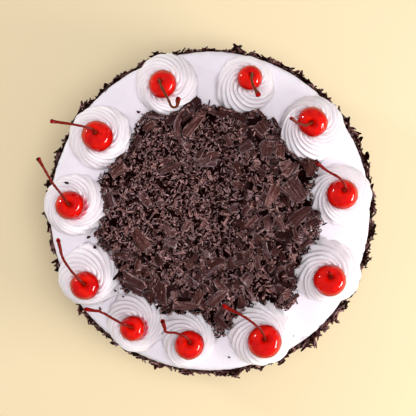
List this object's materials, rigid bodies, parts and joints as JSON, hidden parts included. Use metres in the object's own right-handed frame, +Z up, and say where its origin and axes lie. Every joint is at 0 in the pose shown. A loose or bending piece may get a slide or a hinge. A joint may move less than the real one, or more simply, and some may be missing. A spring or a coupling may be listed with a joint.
{
  "type": "black forest cake",
  "caption": "Whole round black forest cake under whipped cream, with chocolate shavings on its side and top, and piped rosettes round the rim that each hold a cherry with its stem.",
  "frame": {"origin": "centre of the cake's flat base", "axes": "+Z up, from the base to the rosettes; +Y towards the space between the two rosettes at the back"},
  "size_m": [0.2193, 0.2191, 0.1294],
  "materials": {
    "cream": "soft satin whipped cream",
    "chocolate": "dull dark chocolate with dusty edges",
    "cherry": "wet glossy red",
    "stem": "smooth stalk, olive brown to dark red"
  },
  "bodies": {
    "root": {"cake_body": "cream", "side_shavings": "chocolate", "chocolate_shavings": "chocolate", "rosette_01": "cream", "cherry_01": "cherry", "stem_01": "stem", "rosette_02": "cream", "cherry_02": "cherry", "stem_02": "stem", "rosette_03": "cream", "cherry_03": "cherry", "stem_03": "stem", "rosette_04": "cream", "cherry_04": "cherry", "stem_04": "stem", "rosette_05": "cream", "cherry_05": "cherry", "stem_05": "stem", "rosette_06": "cream", "cherry_06": "cherry", "stem_06": "stem", "rosette_07": "cream", "cherry_07": "cherry", "stem_07": "stem", "rosette_08": "cream", "cherry_08": "cherry", "stem_08": "stem", "rosette_09": "cream", "cherry_09": "cherry", "stem_09": "stem", "rosette_10": "cream", "cherry_10": "cherry", "stem_10": "stem", "rosette_11": "cream", "cherry_11": "cherry", "stem_11": "stem"}
  },
  "joints": []
}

---

### GOAL
Recopy the whole listing exactly.

### EXERCISE ANSWER
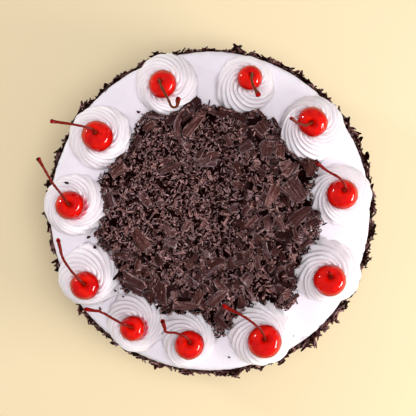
List this object's materials, rigid bodies, parts and joints as JSON, hidden parts included. Use metres in the object's own right-handed frame, +Z up, and say where its origin and axes lie. Every joint is at 0 in the pose shown. A loose or bending piece may get a slide or a hinge. A joint may move less than the real one, or more simply, and some may be missing. A spring or a coupling may be listed with a joint.
{
  "type": "black forest cake",
  "caption": "Whole round black forest cake under whipped cream, with chocolate shavings on its side and top, and piped rosettes round the rim that each hold a cherry with its stem.",
  "frame": {"origin": "centre of the cake's flat base", "axes": "+Z up, from the base to the rosettes; +Y towards the space between the two rosettes at the back"},
  "size_m": [0.2193, 0.2191, 0.1294],
  "materials": {
    "cream": "soft satin whipped cream",
    "chocolate": "dull dark chocolate with dusty edges",
    "cherry": "wet glossy red",
    "stem": "smooth stalk, olive brown to dark red"
  },
  "bodies": {
    "root": {"cake_body": "cream", "side_shavings": "chocolate", "chocolate_shavings": "chocolate", "rosette_01": "cream", "cherry_01": "cherry", "stem_01": "stem", "rosette_02": "cream", "cherry_02": "cherry", "stem_02": "stem", "rosette_03": "cream", "cherry_03": "cherry", "stem_03": "stem", "rosette_04": "cream", "cherry_04": "cherry", "stem_04": "stem", "rosette_05": "cream", "cherry_05": "cherry", "stem_05": "stem", "rosette_06": "cream", "cherry_06": "cherry", "stem_06": "stem", "rosette_07": "cream", "cherry_07": "cherry", "stem_07": "stem", "rosette_08": "cream", "cherry_08": "cherry", "stem_08": "stem", "rosette_09": "cream", "cherry_09": "cherry", "stem_09": "stem", "rosette_10": "cream", "cherry_10": "cherry", "stem_10": "stem", "rosette_11": "cream", "cherry_11": "cherry", "stem_11": "stem"}
  },
  "joints": []
}